Digital Twins: A continuously updated digital twin of the reservoir, integrating real-time sensor data with ML models, could enable closed-loop optimization at unprecedented granularity—for example, adjusting steam injection zone by zone using intelligent completions.
Edge AI and 5G Connectivity: Running inference on edge devices at the wellsite reduces latency and reliance on cloud connectivity. Combined with 5G networks, real-time optimization becomes feasible even in remote locations.
Sustainability Mandates: As regulatory pressure to reduce carbon intensity grows, ML optimization that simultaneously improves recovery and cuts emissions will become not only an economic differentiator but also a compliance necessity.
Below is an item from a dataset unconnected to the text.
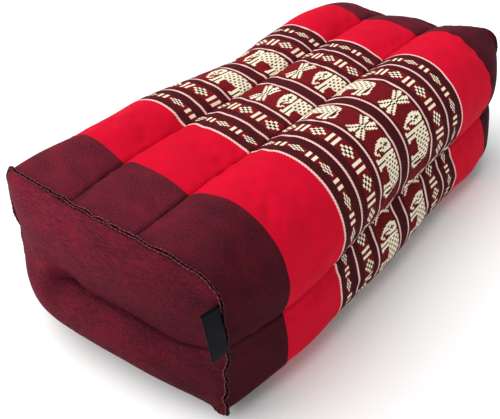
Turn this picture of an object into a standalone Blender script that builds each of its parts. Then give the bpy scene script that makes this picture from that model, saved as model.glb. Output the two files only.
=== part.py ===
"""A kapok yoga block: a striped wrap cloth sewn into filled channels over a firm filling.

Metres, +Z up. X runs along the block, with the near end at -X, and the label is on the -Y side.
The wrap meets a sewn-in panel at each end, and both raw edges stand up there as a ridge.
"""

from collections import namedtuple

import bpy
import numpy as np

# The block between its end seams
LENGTH = 0.3446
HALF_WIDTH = 0.0921
HEIGHT = 0.1163
TOP_RADIUS = 0.0537
BOTTOM_RADIUS = 0.0306
SETTLE = 0.0035
SWELL = 2.24

# Channel seams along the block: height of the side seams, distance of the others from the middle
SIDE_SEAM = 0.0542
LEFT_SEAM = 0.0276
RIGHT_SEAM = -0.0215

# How deep the stitching pulls each seam in, and how far the pull reaches along the cloth
SIDE_PULL = 0.0086
TOP_PULL = 0.0117
BOTTOM_PULL = 0.0060
PULL_AT_END = 0.0036
SIDE_PULL_AT_END = 0.0
PULL_REACH = 0.0222
BOTTOM_PULL_REACH = 0.0120

# The section at each end seam, how much higher it is on its -Y side, how far its channels' middles stand
# out and its seams draw in along the block, and the length over which the block fills out from there
End = namedtuple(
    "End", "side half_width low high low_radius high_radius seam_height left right tilt mound drawn fill_out"
)
NEAR = End(
    side=-1, half_width=0.0760, low=0.0108, high=0.1018, low_radius=0.0030, high_radius=0.0092,
    seam_height=0.0600, left=0.0254, right=-0.0208, tilt=0.0, mound=0.0004, drawn=0.0010, fill_out=0.0740,
)
FAR = End(
    side=1, half_width=0.0690, low=0.0102, high=0.0980, low_radius=0.0060, high_radius=0.0140,
    seam_height=0.0585, left=0.0280, right=-0.0202, tilt=0.0032, mound=0.0018, drawn=0.0036, fill_out=0.0437,
)
DRAWN_WIDTH = 0.0100
DRAWN_LENGTH = 0.0300
DRAWN_BELOW = 0.6
DRAWN_FADE = 6

# How far each end panel swells above and below its crease, and how the swelling leans towards +Y
Swelling = namedtuple("Swelling", "above below lean crease")
NEAR_SWELLING = Swelling(above=0.0100, below=0.0171, lean=0.34, crease=0.0055)
FAR_SWELLING = Swelling(above=0.0120, below=0.0120, lean=0.0, crease=0.0020)
CREASE_WIDTH = 0.0090
CREASE_START = 0.0450
CREASE_FULL = 0.0150
BLEND = 0.0120
FLAT_ACROSS = 3.4
FLAT_UPWARDS = 6.6

# The ridge of raw edges at each end seam
LIP_LENGTH = 0.0037
LIP_THICKNESS = 0.0011
CLEARANCE = 0.0004
WRAP_LIP_ROOT = 0.0007
PANEL_LIP_ROOT = 0.0002
PANEL_THICKNESS = 0.0016

# The label: its height range on the near seam, how far it stands out and where its fold points
LABEL_LOW = 0.0610
LABEL_HIGH = 0.0910
LABEL_REACH = 0.0090
LABEL_THICKNESS = 0.0012
LABEL_LOW_TURN = 3.0
LABEL_HIGH_TURN = 12.0
LABEL_ROOT = 0.0012

# Mesh steps
ARC_POINTS = 24
CHANNEL_STEPS = (14, 8, 14, 14, 8, 14)
NEAR_STATIONS = (0.004, 0.009, 0.016, 0.026, 0.040, 0.057, 0.080)
FAR_STATIONS = (0.004, 0.009, 0.016, 0.025, 0.036, 0.055, 0.080)
MIDDLE_STATIONS = (-0.050, 0.0, 0.050)
CAP_SHARES = (0.955, 0.83, 0.60, 0.30)
LABEL_ROWS = 5
FOLD_STEPS = 6

Cut = namedtuple("Cut", "full half low high low_radius high_radius seam_height left right tilt")


def mix(a, b, share):
    return a + (b - a) * share


def smooth(value, start, stop):
    """Rises softly from 0 at start to 1 at stop."""
    share = np.clip((value - start) / (stop - start), 0, 1)
    return share * share * (3 - 2 * share)


def unit(vectors):
    return vectors / np.linalg.norm(vectors, axis=-1, keepdims=True)


def cut_at(x):
    """The plain section at x, before the seams pull it in; full runs from 0 at a seam to 1."""
    end = FAR if x > 0 else NEAR
    gap = LENGTH / 2 - abs(x)
    full = 1 - (1 - min(gap / end.fill_out, 1)) ** SWELL
    return Cut(
        full=full,
        half=mix(end.half_width, HALF_WIDTH, full),
        low=mix(end.low, -SETTLE, full),
        high=mix(end.high, HEIGHT, full),
        low_radius=mix(end.low_radius, BOTTOM_RADIUS, full),
        high_radius=mix(end.high_radius, TOP_RADIUS, full),
        seam_height=mix(end.seam_height, SIDE_SEAM, full),
        left=mix(end.left, LEFT_SEAM, full),
        right=mix(end.right, RIGHT_SEAM, full),
        tilt=mix(end.tilt, 0, full),
    )


def plain_loop(cut):
    """The section as a closed (y, z) loop from the +Y side over the top, and the length run at each point."""
    corners = (
        (cut.half - cut.high_radius, cut.high - cut.high_radius, cut.high_radius, 0),
        (cut.high_radius - cut.half, cut.high - cut.high_radius, cut.high_radius, 90),
        (cut.low_radius - cut.half, cut.low + cut.low_radius, cut.low_radius, 180),
        (cut.half - cut.low_radius, cut.low + cut.low_radius, cut.low_radius, 270),
    )
    arcs = []
    for y, z, radius, start in corners:
        angle = np.radians(start + np.linspace(0, 90, ARC_POINTS))
        arcs.append(np.column_stack([y + radius * np.cos(angle), z + radius * np.sin(angle)]))
    loop = np.vstack(arcs + [arcs[0][:1]])
    run = np.concatenate([[0], np.cumsum(np.linalg.norm(np.diff(loop, axis=0), axis=1))])
    return loop, run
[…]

The convergence of these technologies promises a future where steam injection is no longer a one-size-fits-all process but a dynamically adaptive strategy that responds in real time to the reservoir’s ever-changing state. Early adopters are already reaping benefits, and as computational costs continue to fall, smaller operators will also gain access to these powerful tools.

Conclusion

Machine learning offers a transformative approach to optimizing steam injection schedules and volumes for enhanced oil recovery. By leveraging historical and real-time data, ML algorithms can identify patterns that lead to higher recovery rates, lower energy consumption, and more adaptive operations. While challenges such as data quality, model interpretability, and infrastructure integration remain, ongoing advances in algorithms and computing are rapidly addressing these issues. The future of steam injection lies in intelligent, data-driven systems that enable operators to make precise, timely decisions, ultimately making oil recovery more efficient and sustainable.